Types: There are literally hundreds of tabletop items available for commercial foodservice use. The most basic and commonly used include salt and pepper mills or shakers; ramekins; napkin rings and dispensers; serving trays; thermal beverage servers; wine buckets and coolers; bud vases; condiment racks; oil/vinegar cruets; syrup dispensers; serving baskets; creamer and sugar holders; electric table lamps and candles; parmesan cheese shakers; and dispensers for ketchup, mustard and other condiments.
In terms of servingware, double wall bowls, display cookware, decorative pans with matching templates, upscale steam table pans and chafers are available.
Capacities/Footprints: Sizes of tabletop items vary, depending on the manufacturer.
With servingware items such as steam table pans and display cookware or decorative pans with templates, there are 12˝ x 20˝ single well or 24˝ x 20˝ double well units. Chafers and double wall bowls are freestanding and available in various capacities.
Manufacturing Methods: Tabletop items are available in a wide variety of materials, including glass or porcelain with chrome accents, stoneware, wood, powder-coated metal, plastic and polypropylene. Some metals offer a choice of finishes, such as brass, copper, gold or silver. Baskets can be wood or hand-woven in bamboo or willow.
Servingware is typically stainless steel for a high-quality appearance and durability.
Standard Features: In terms of tabletop items, some have handles attached, while others have tops or lids that may or may not be interchangeable. Lids may be slotted or perforated.
New Features/Technology/Options: Tableware is offered in unique shapes and sizes. One new salt and pepper shaker offers a bigger and taller shape, providing a 2-ounce instead of the typical 1-ounce size. Recycled green glass tableware has become a popular choice for many operators. Probably the biggest impact on tabletop is the increase in demand for small complementary pieces that hold product in a unique way. Through the use of small, unique pieces, operators have found a way to affordably update their tabletop without the dramatic cost of changing china, glassware and flatware.
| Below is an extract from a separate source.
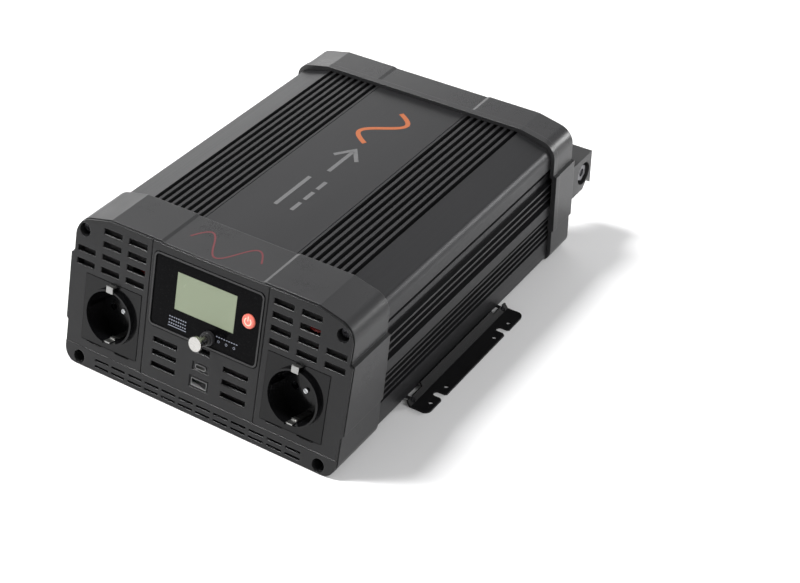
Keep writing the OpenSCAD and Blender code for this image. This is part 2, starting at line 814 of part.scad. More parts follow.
module usb_tongues() {
    color([0.9, 0.9, 0.88]) {
        on_panel(port_x, usb_c_v) panel_box(6.6, 0.8, -12.35, -4);
        on_panel(port_x, usb_a_v + 1.25) panel_box(11.4, 2.2, -14.45, -0.5);
    }
}

module remote_jack() {
    color([0.06, 0.06, 0.06]) on_panel(port_x, remote_v) difference() {
        union() {
            panel_box(14, 6.6, -15, -3.5);
            translate([0, 0, -0.6]) panel_box(14, 5.4, -3.5 - eps, -panel_t - 0.05);
        }
        panel_box(11.6, 3.4, -13, 0);
    }
}

// ---------- vent baffles ----------
// A sheet behind the vent slots. Its own slots sit between theirs, so air passes and wires can't be touched.
module vent_baffle(win_x, win_v) {
    intersection() {
        union() {
            on_panel(0, 0) difference() {
                translate([12, baffle_out * -1, 18.5]) cube([100, 0.8, 90.5]);
                translate([0, 0, 51.2]) cube([49.6, 20, 80]);
                translate([56.7, 0, 10]) cube([60, 20, 58.8]);
                for (x = slot_cols) for (row = [0:2])
                    translate([x - 6.5, 0, slot_top_v - (row + 0.5) * slot_pitch - 1.4]) cube([13, 20, 2.8]);
                for (row = [0:1])
                    translate([21, 0, 43.9 - (row + 0.5) * 9.45 - 1.4]) cube([18.8, 20, 2.8]);
                translate([win_x - 6, 0, win_v - 3.5]) cube([12, 20, 7]);
            }
            for (p = [[72.6, 103], [72.6, 80], [94.8, 80], [46, 40], [46, 23]])
                on_panel(p[0], p[1]) panel_rod(1.7, baffle_out - eps, -panel_t - 0.03, 24);
        }
        in_place() along_y(-5, 90) outline(envelope_half(-0.4));
    }
}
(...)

Chafers are available that work with induction heating, which uses less energy than other conventional heating methods. Double wall bowls help maintain food temperatures without requiring an energy source.
Key Applications: Tableware is used for dispensing or serving products in any foodservice application that offers seating, while servingware is used to contain and serve food generally seen in buffet and catering applications.
Purchasing Guidelines: For both tableware and servingware items durability, functionality and appearance are key. Be sure all front-of-the-house accessories will keep their appearance through many years of use and cleaning. For many operators, unique pieces can help differentiate their dining rooms.
Maintenance Requirements: For all tabletop and servingware, proper cleaning and storage should be followed per the manufacturer's recommendations.
Food Safety Essentials: Tabletop and servingware items should be easy to clean and keep clean. Make sure that all materials are food-safe.